On Tue, 2018-11-06 at 06:48 -0800, Matthew Wilcox wrote:
> On Tue, Nov 06, 2018 at 03:44:47AM +0000, Williams, Dan J wrote:
> > Hi Willy,
> > 
> > I'm seeing the following warning with v4.20-rc1 and the "dax.sh"
> > test
> > from the ndctl repository:
> 
> I'll try to run this myself later today.
> 
> > I tried to get this test going on -next before the merge window,
> > but
> > -next was not bootable for me. Bisection points to:
> > 
> >     9f32d221301c dax: Convert dax_lock_mapping_entry to XArray
> > 
> > At first glance I think we need the old "always retry if we slept"
> > behavior. Otherwise this failure seems similar to the issue fixed
> > by
> > Ross' change to always retry on any potential collision:
> > 
> >     b1f382178d15 ext4: close race between direct IO and
> > ext4_break_layouts()
> > 
> > I'll take a closer look tomorrow to see if that guess is plausible.
> 
> If your thought is correct, then this should be all that's needed:
> 
> diff --git a/fs/dax.c b/fs/dax.c
> index 616e36ea6aaa..529ac9d7c10a 100644
> --- a/fs/dax.c
> +++ b/fs/dax.c
> @@ -383,11 +383,8 @@ bool dax_lock_mapping_entry(struct page *page)
>  		entry = xas_load(&xas);
>  		if (dax_is_locked(entry)) {
>  			entry = get_unlocked_entry(&xas);
> -			/* Did the page move while we slept? */
> -			if (dax_to_pfn(entry) != page_to_pfn(page)) {
> -				xas_unlock_irq(&xas);
> -				continue;
> -			}
> +			xas_unlock_irq(&xas);
> +			continue;
>  		}
>  		dax_lock_entry(&xas, entry);
>  		xas_unlock_irq(&xas);

No, that doesn't work.

> 
> I don't quite understand how we'd find a PFN for this page in the
> tree
> after the page has had page->mapping removed.  However, the more I
> look
> at this path, the more I don't like it -- it doesn't handle returning
> NULL explicitly, nor does it handle the situation where a PMD is
> split
> to form multiple PTEs explicitly, it just kind of relies on those bit
> patterns not matching.
> 
> So I kind of like the "just retry without doing anything clever"
> situation
> that the above patch takes us to.

I've been hacking at this today and am starting to lean towards
"revert" over "fix" for the amount of changes needed to get this back
on its feet. I've been able to get the test passing again with the
below changes directly on top of commit 9f32d221301c "dax: Convert
dax_lock_mapping_entry to XArray". That said, I have thus far been
unable to rebase this patch on top of v4.20-rc1 and yield a functional
result.

My concerns are:
- I can't determine if dax_unlock_entry() wants an unlocked entry
parameter, or locked. The dax_insert_pfn_mkwrite() and
dax_unlock_mapping_entry() usages seem to disagree.

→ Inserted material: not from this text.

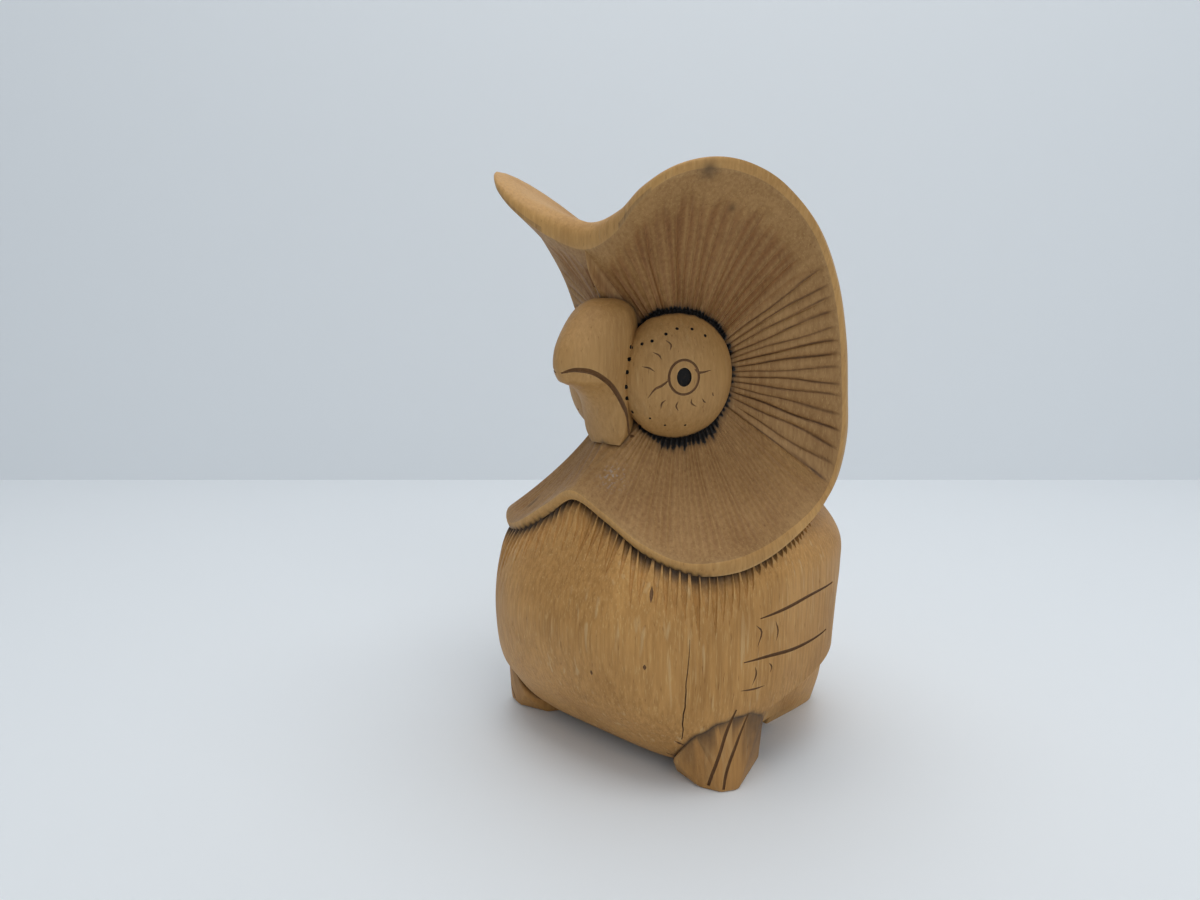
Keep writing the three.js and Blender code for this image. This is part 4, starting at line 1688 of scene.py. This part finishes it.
@dataclass(frozen=True)
class WoodFinish:
    """How one area of the wood looks, with painted shade in its hollows and creases and a painted
    highlight on its crests.
    """

    finish: Finish
    light: Point
    dark: Point
    streaks: float = 0.55
    blotches: float = 0.5
    flecks: float = 0.25
    marks: float = 0.0
    # How strongly painted shade darkens the flute valleys, the slits, the creases between parts and
    # the belly under the bib's edge.
    valley: float = 0.0
    slit: float = 0.0
    crease: float = 0.8
    fringe: float = 0.0
    # How much proud crests and edges are lightened: a painted highlight.
    crest_highlight: float = 0.35
    # The colour that darkens the flute valleys: painted shade in the hollows.
    valley_shade: Point = (0.66, 0.52, 0.4)
    bump: float = 0.00011
    # The dark colour of the painted shade in slits, creases and under the bib, and of the real
    # stains.
    shade_stain_colour: Point = (0.06, 0.032, 0.014)

    def dress(self, groups: dict[str, bpy.types.NodeTree]) -> bpy.types.Material:
        """Builds the material.

        Args:
            groups: the shared effects by name.

        Returns:
            The material.
        """
        material = finish_material(self.finish)
        material.use_nodes = True
        tree = material.node_tree
        tree.nodes.clear()
        g = Graph(tree)
        place = g.add("TexCoord").outputs["Object"]

        def group(name: str, inputs: dict) -> bpy.types.Node:
            node = g.add("Group", None, node_tree=groups[name])
            for socket, value in inputs.items():
                if isinstance(value, bpy.types.NodeSocket):
                    tree.links.new(value, node.inputs[socket])
                else:
                    node.inputs[socket].default_value = value
            return node

        timber = group(
            "timber",
            {"Vector": place, "Light": (*self.light, 1), "Dark": (*self.dark, 1),
             "Streaks": self.streaks, "Blotches": self.blotches, "Flecks": self.flecks},
        )
        colour, height = timber.outputs["Colour"], timber.outputs["Height"]
        if self.marks:
            marks = group(
                "blade_marks",
                {"Vector": place, "Colour": colour, "Pale": (0.62, 0.42, 0.2, 1),
                 "Amount": self.marks},
            )
            colour = marks.outputs["Colour"]
            height = g.math("MULTIPLY_ADD", marks.outputs["Height"], 0.6, height)
        # Proud crests and edges are lightened: a painted highlight.
        proud = g.ramp(g.mask(Mask.EDGE), 0.55, 0.8)
        colour = g.blend(
            "MIX", g.math("MULTIPLY", proud, self.crest_highlight), colour, (0.6, 0.39, 0.17, 1)
        )
        # The flute valleys are darkened: painted shade.
        if self.valley:
            low = g.math("MULTIPLY", g.mask(Mask.VALLEY), self.valley)
            colour = g.blend("MULTIPLY", low, colour, (*self.valley_shade, 1))
        # Painted shade in the slits, the creases between parts and under the bib's edge, and the
        # real stains.
        for mask, amount in (
            (Mask.SLIT, self.slit), (Mask.CREASE, self.crease), (Mask.FRINGE, self.fringe),
            (Mask.STAIN, 0.8),
        ):
            if amount:
                darkened = group(
                    "shade_and_stain",
                    {"Vector": place, "Colour": colour, "Darkening": (*self.shade_stain_colour, 1),
                     "Mask": g.mask(mask), "Amount": amount},
                )
                colour = darkened.outputs["Colour"]
        dusty = group(
            "dust",
            {"Vector": place, "Colour": colour, "Dust": (0.42, 0.42, 0.42, 1),
             "Mask": g.mask(Mask.DUST)},
        )
        burnt = group(
            "scorch",
            {"Vector": place, "Colour": dusty.outputs["Colour"], "Char": (0.008, 0.006, 0.005, 1),
             "Mask": g.mask(Mask.BURN)},
        )
        bump = g.add(
            "Bump", {"Strength": 1.0, "Distance": self.bump, "Height": height}
        ).outputs[0]
        shader = g.add(
            "BsdfPrincipled",
            {"Base Color": burnt.outputs["Colour"], "Roughness": timber.outputs["Roughness"],
             "Normal": bump, "Specular IOR Level": 0.38},
        )
        out = g.add("OutputMaterial")
        tree.links.new(shader.outputs[0], out.inputs[0])
        return material


@dataclass(frozen=True)
class CharFinish:
    """Wood that a hot iron has blackened."""

    finish: Finish
    roughness: float = 0.7

    def dress(self, groups: dict[str, bpy.types.NodeTree]) -> bpy.types.Material:
        """Builds the material."""
        material = finish_material(self.finish)
        material.use_nodes = True
        tree = material.node_tree
        tree.nodes.clear()
        g = Graph(tree)
        place = g.add("TexCoord").outputs["Object"]
        crumbs = g.add("TexNoise", {"Vector": place, "Scale": 1500.0, "Detail": 3.0})
        level = g.ramp(crumbs.outputs["Fac"], 0.5, 0.8)
        colour = g.blend("MIX", level, (0.006, 0.0045, 0.004, 1), (0.035, 0.02, 0.01, 1))
        bump = g.add(
            "Bump", {"Strength": 1.0, "Distance": 0.0001, "Height": crumbs.outputs["Fac"]}
        ).outputs[0]
        shader = g.add(
            "BsdfPrincipled",
            {"Base Color": colour, "Roughness": self.roughness, "Normal": bump,
             "Specular IOR Level": 0.25},
        )
        out = g.add("OutputMaterial")
        tree.links.new(shader.outputs[0], out.inputs[0])
        return material


BELLY_TONES = ((0.56, 0.29, 0.085), (0.34, 0.16, 0.038))
WOODS = (
    WoodFinish(Finish.BODY, *BELLY_TONES, 0.5, 0.45, 0.5, marks=0.45, crease=1.0, fringe=0.15),
    WoodFinish(Finish.GOUGE, *BELLY_TONES, 0.5, 0.45, 0.5, marks=0.3, fringe=1.1),
    WoodFinish(Finish.DISH, (0.42, 0.235, 0.085), (0.27, 0.135, 0.042), 0.55, 0.5, 0.3,
               valley=1.0, slit=0.9, crease=0.6),
    WoodFinish(Finish.HOOD, (0.56, 0.31, 0.1), (0.36, 0.18, 0.05), 0.4, 0.5, 0.25, marks=0.15),
    WoodFinish(Finish.FACE, (0.48, 0.265, 0.09), (0.3, 0.15, 0.042), 0.35, 0.5, 0.2, marks=0.1),
    WoodFinish(Finish.FOOT, (0.5, 0.25, 0.07), (0.31, 0.14, 0.034), 0.45, 0.4, 0.2, marks=0.1),
    # The faces inside the knife cuts are dark: painted shade in the narrow cuts.
    WoodFinish(Finish.CUT, (0.2, 0.095, 0.034), (0.12, 0.055, 0.02), 0.5, 0.4, 0.1, crest_highlight=0.1,
               crease=0.0),
)


@dataclass
class Owl:
    """The whole carving."""

    hood: Hood = field(default_factory=Hood)
    body: Body = field(default_factory=Body)
    beak: Beak = field(default_factory=Beak)
    eye: Eye = field(default_factory=Eye)
    base: Base = field(default_factory=Base)
    face_cuts: FaceCuts = field(default_factory=FaceCuts)
    scorching: Scorching = field(default_factory=Scorching)
    body_cuts: BodyCuts = field(default_factory=BodyCuts)
    dressing: Dressing = field(default_factory=Dressing)
    sharp_angle: float = 40.0

    def carved(self) -> bpy.types.Object:
        """Joins the solids, cuts the fine work and writes the masks."""
        piece = self.body.made()
        piece.name = "owl_carving"
        carver = Carver(piece)
        carver.apply([self.base.cove(side) for side in (0, 1)], "DIFFERENCE")
        carver.survey()
        fringe = []
        for side in (0, 1):
            fringe += batches(carver, self.body_cuts.fringe(self.hood, side), 2)
        carver.apply(fringe, "DIFFERENCE")
        left_eye = self.eye.shell()
        solids = [self.base.foot(side) for side in (0, 1)]
        solids += [
            self.base.tail(),
            left_eye.made("eye_0", Finish.FACE),
            left_eye.mirrored().made("eye_1", Finish.FACE),
            self.hood.made(),
            self.beak.made(),
        ]
        carver.apply(solids, "UNION")
        carver.survey()
        cuts = []
        for side in (0, 1):
            cuts += batches(carver, self.scorching.marks(self.hood, self.eye, side), 3)
            cuts.append(self.face_cuts.pupil_tool(side))
            cuts += batches(carver, self.face_cuts.strokes(side), 3)
            cuts += batches(carver, self.face_cuts.dots(side), 2)
            cuts += batches(carver, self.body_cuts.strokes(side), 2)
        cuts += batches(carver, self.body_cuts.flaws(), 1)
        carver.apply(cuts, "DIFFERENCE")
        carver.clear_crumbs()
        carver.keep_in_box()
        mesh = piece.data
        mesh.shade_smooth()
        mesh.set_sharp_from_angle(angle=math.radians(self.sharp_angle))
        self.dressing.dress(mesh, self.hood)
        return piece


@dataclass
class Studio:
    """A pale surface, a plain wall, soft light, and the camera at the photograph's angle."""

    camera_at: Point = (130.9, -160.0, 97.0)
    heading: float = 44.0
    pitch: float = 10.0
    # In pixels of a picture 1200 wide.
    focal_pixels: float = 945.0
    picture_width: float = 1200.0
    sensor: float = 36.0
    wall_distance: float = 464.0
    paper: Point = (0.80, 0.83, 0.86)
    sky: Point = (0.80, 0.87, 0.93)
    sky_strength: float = 0.5

    def camera(self) -> bpy.types.Object:
        """Places the camera."""
        data = bpy.data.cameras.new("camera")
        data.sensor_width = self.sensor
        data.lens = self.focal_pixels / self.picture_width * self.sensor
        data.clip_start = 0.01
        camera = bpy.data.objects.new("camera", data)
        x, y, z = self.camera_at
        camera.location = Vector((x, y + AXIS_Y, z)) * METRES
        camera.rotation_euler = (math.radians(90 - self.pitch), 0, math.radians(self.heading))
        bpy.context.scene.collection.objects.link(camera)
        bpy.context.scene.camera = camera
        return camera

    def sheet(self, name: str, corners: list[Point]) -> bpy.types.Object:
        """Makes a flat stage piece of plain paper."""
        mesh = bpy.data.meshes.new(name)
        mesh.from_pydata(corners, [], [(0, 1, 2, 3)])
        paper = bpy.data.materials.get("paper") or bpy.data.materials.new("paper")
        paper.use_nodes = True
        shader = paper.node_tree.nodes["Principled BSDF"]
        shader.inputs["Base Color"].default_value = (*self.paper, 1)
        shader.inputs["Roughness"].default_value = 0.6
        mesh.materials.append(paper)
        piece = bpy.data.objects.new(name, mesh)
        bpy.context.scene.collection.objects.link(piece)
        piece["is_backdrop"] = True
        return piece

    def stage(self) -> None:
        """Makes the surface that the owl stands on and the wall behind it."""
        turn = math.radians(self.heading)
        ahead = np.array([-math.sin(turn), math.cos(turn), 0])
        right = np.array([math.cos(turn), math.sin(turn), 0])
        camera = np.array(self.camera_at) + np.array([0, AXIS_Y, 0])
        foot = (camera * np.array([1, 1, 0]) + ahead * self.wall_distance) * METRES
        reach = 2.5
        up = np.array([0, 0, 1.6])
        near = foot - ahead * reach
        self.sheet("floor", [tuple(p) for p in (
            near - right * reach, near + right * reach, foot + right * reach, foot - right * reach)])
        self.sheet("wall", [tuple(p) for p in (
            foot - right * reach, foot + right * reach,
            foot + right * reach + up, foot - right * reach + up)])

    def light(self, name: str, at: Point, size: float, power: float, colour: Point) -> None:
        """Hangs a square lamp that looks at the owl."""
        data = bpy.data.lights.new(name, "AREA")
        data.size = size
        data.energy = power
        data.color = colour
        lamp = bpy.data.objects.new(name, data)
        lamp.location = at
        aim = Vector((0, 0, 0.06)) - Vector(at)
        lamp.rotation_mode = "QUATERNION"
        lamp.rotation_quaternion = aim.to_track_quat("-Z", "Y")
        bpy.context.scene.collection.objects.link(lamp)

    def lights(self) -> None:
        """Sets the soft light."""
        world = bpy.data.worlds.new("room")
        world.use_nodes = True
        background = world.node_tree.nodes["Background"]
        background.inputs["Color"].default_value = (*self.sky, 1)
        background.inputs["Strength"].default_value = self.sky_strength
        bpy.context.scene.world = world
        self.light("ceiling", (0.05, 0.0, 0.75), 0.6, 2.6, (1.0, 0.97, 0.93))
        self.light("window", (0.75, -0.35, 0.5), 0.5, 1.2, (0.95, 0.98, 1.0))
        bpy.context.scene.view_settings.view_transform = "Standard"


def main() -> None:
    """Makes the carving and its stage."""
    logging.basicConfig(level=logging.INFO, format="%(name)s: %(message)s")
    makers = (timber_group, scratch_group, shade_and_stain_group, scorch_group, dust_group)
    groups = {group.name: group for group in (maker() for maker in makers)}
    studio = Studio()
    studio.camera()
    studio.stage()
    studio.lights()
    for wood in (*WOODS, CharFinish(Finish.SCORCH), CharFinish(Finish.PUPIL)):
        log.info("finish %s", wood.dress(groups).name)
    carving = Owl().carved()
    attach(carving, "root")
    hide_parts("carved_owl")
    log.info("%s: %d vertices", carving.name, len(carving.data.vertices))
    boxes = {"cad": CAD_BOX, "visual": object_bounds()}
    {name: [list(corner) for corner in box] for name, box in boxes.items()}


if __name__ == "__main__":
    main()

- The multi-order use case of Xarray is a mystery to me. It seems to
want to know the order of entries a-priori with a choice to use
XA_STATE_ORDER() vs XA_STATE(). This falls over in
dax_unlock_mapping_entry() and other places where the only source of
the order of the entry is determined from dax_is_pmd_entry() i.e. the
Xarray itself. PageHead() does not work for DAX pages because
PageHead() is only established by the page allocator and DAX pages
never participate in the page allocator.

- The usage of rcu_read_lock() in dax_lock_mapping_entry() is needed
for inode lifetime synchronization, not just for walking the radix.
That lock needs to be dropped before sleeping, and if we slept the
inode may no longer exist.

- I could not see how the pattern:
	entry = xas_load(&xas);
	if (dax_is_locked(entry)) {
		entry = get_unlocked_entry(&xas);
...was safe given that get_unlock_entry() turns around and does
validation that the entry is !xa_internal_entry() and !NULL.

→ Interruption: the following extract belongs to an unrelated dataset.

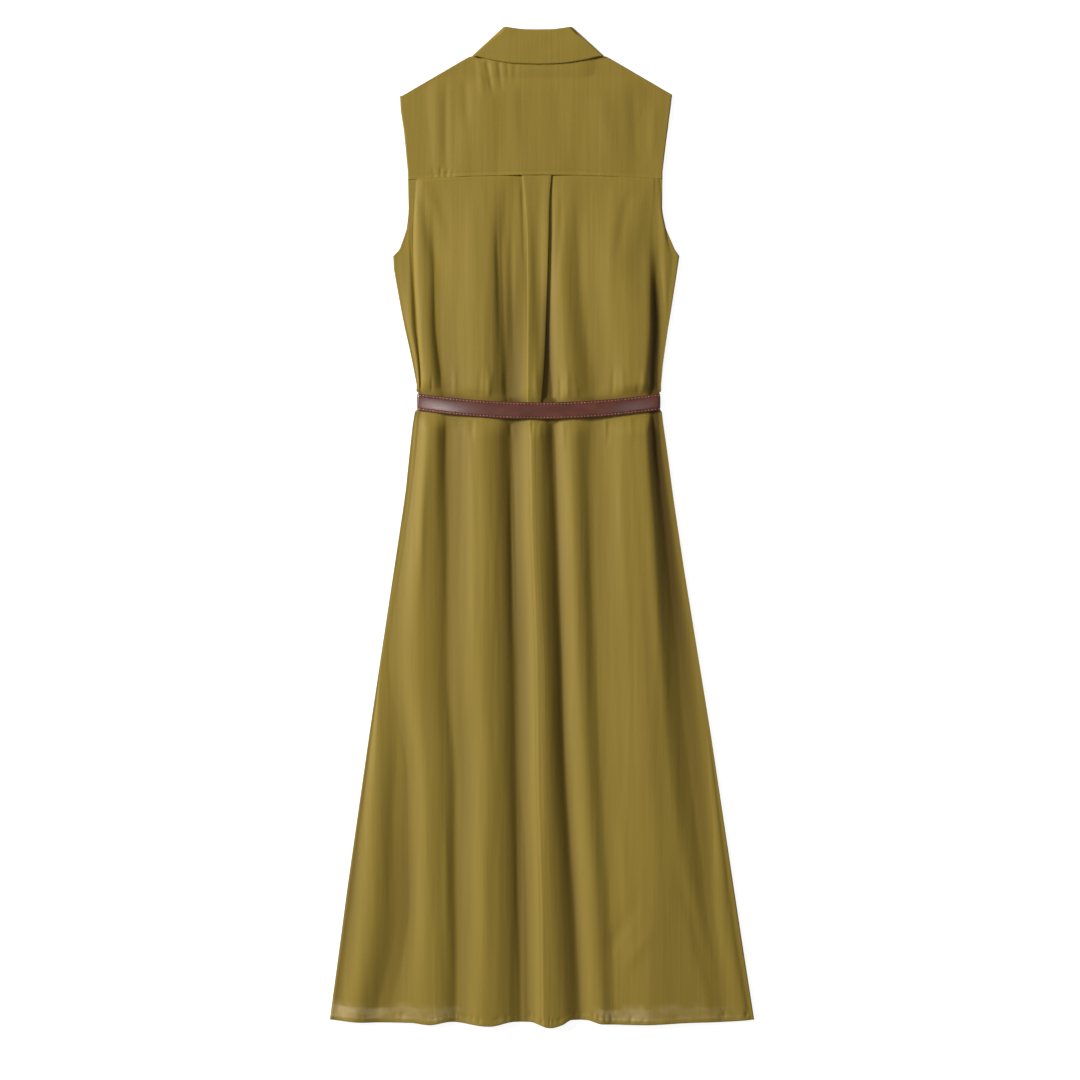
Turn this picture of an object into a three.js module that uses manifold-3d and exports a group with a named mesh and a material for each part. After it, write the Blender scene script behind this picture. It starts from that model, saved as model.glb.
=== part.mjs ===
// A sleeveless shirt dress with its own belt, laid flat with its back upwards.
// Units are millimetres and +Z is up. The dress rests on z = 0, its neck points to +Y and
// the wearer's right side is at +X. From the floor up lie the collar leaves and the belt's
// front, the two fronts, then the back with its yoke, the collar's fall and the belt's back.
import * as THREE from 'three';
import { mergeVertices } from 'three/addons/utils/BufferGeometryUtils.js';
import Module from 'manifold-3d';

// Driving sizes
const CLOTH = 1.0;
const HALF = CLOTH / 2;
const GAP = 0.3;
const LAYER = CLOTH + GAP;
const NECK_X = -5;
const FRONT_X = -4;
const SEAM_Y = 438;
const SEAM_RISE = 5;
const HEM_Y = -618;
const NECK_Y = 584.3;
const FRONT_NECK_Y = 547.6;
const NECK_HALF = 70;
const SHOULDER_Y = 538;
const SHOULDER_OUT = 170;
const SHOULDER_STEP = 92;

// Front closing: the right front lies outermost, so it is the lower one here
const BUTTON_RADIUS = 5.5;
const BUTTON_THICK = 1.8;
const BUTTON_DISH = 0.5;
const BUTTON_SIDES = 12;
const BUTTON_PROFILE = [
  { r: 0, z: BUTTON_DISH },
  { r: BUTTON_RADIUS - 1.6, z: BUTTON_DISH },
  { r: BUTTON_RADIUS - 1.0, z: 0 },
  { r: BUTTON_RADIUS - 0.3, z: 0 },
  { r: BUTTON_RADIUS, z: BUTTON_DISH },
  { r: BUTTON_RADIUS - 0.4, z: BUTTON_THICK },
  { r: 0, z: BUTTON_THICK },
];
const LAP_HALF = 16;
const LAP_RAMP = 14;
const LAP_RAISE = BUTTON_THICK + GAP;
const BUTTON_RUNS = [
  { name: 'bodice', top: 500, pitch: 96, count: 4 },
  { name: 'skirt', top: 78, pitch: 112, count: 5 },
];

// Belt
const BELT_WIDTH = 21;
const BELT_THICK = 2.0;
const BELT_Y = 144.5;
const BELT_SAG = 11;
const BELT_X = -4.1;
const BELT_HALF = 148.7;
const BELT_SIDE = 4.1;
const BELT_ARCH = 4.4;
const BUCKLE_BAR = 2.2;
const BUCKLE = { play: 1.5, side: 3, front: 4, heel: -18, nose: 22 };

// Strap in front, measured from the belt's middle: s across and z at its own middle. It
// starts at the buckle as the upper layer, and its tip comes back through the buckle.
const STRAP_LOW = BELT_THICK / 2;
const STRAP_OVER = BELT_THICK * 1.5 + GAP;
const STRAP_RAISED = STRAP_LOW + BUCKLE_BAR + GAP;
const STRAP_START = [
  { s: -18.6, z: STRAP_OVER },
  { s: -60, z: STRAP_OVER },
  { s: -96, z: STRAP_OVER },
  { s: -115, z: STRAP_LOW },
  { s: -132, z: STRAP_LOW },
];
const STRAP_END = [
  { s: 90, z: STRAP_LOW },
  { s: 44, z: STRAP_LOW },
  { s: 30, z: STRAP_RAISED },
  { s: 16, z: STRAP_RAISED },
  { s: -6, z: STRAP_LOW },
  { s: -50, z: STRAP_LOW },
  { s: -84, z: STRAP_LOW },
  { s: -91, z: STRAP_LOW },
];

// How the layers clear each other: each rises over a reach, with a soft ramp beside it
const DOUBLED_STRAP = { from: -121, to: 54, ramp: 20, extra: 0.2 };
const OVER_BELT = { reach: 36, ramp: 18 };
const OVER_LEAVES = { start: 492, ramp: 20 };
const CLEAR_SIDE = 3;
const CLEAR_ALONG = 8;
const CLEAR_NECK = 14;
const PRESSED = { reach: 12, ramp: 30 };

// How the rows of the cloth bend, and how far the belt draws the side edges in
const SEAM_BEND = { half: 156, drop: 3.5, start: 366, ramp: 60 };
const BELT_BEND = { reach: 130, ramp: 90 };
const HEM_BEND = { start: -500, ramp: 110 };
const DRAWN_IN = { inside: 0.6, reach: 30, ramp: 12 };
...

- The usage of internal entries in grab_mapping_entry() seems to need
auditing. Previously we would compare the entry size against
@size_flag, but it now if index hits a multi-order entry in
get_unlocked_entry() afaics it could be internal and we need to convert
it to the actual entry before aborting... at least to match the v4.19
behavior.

This all seems to merit a rethink of the dax integration of Xarray.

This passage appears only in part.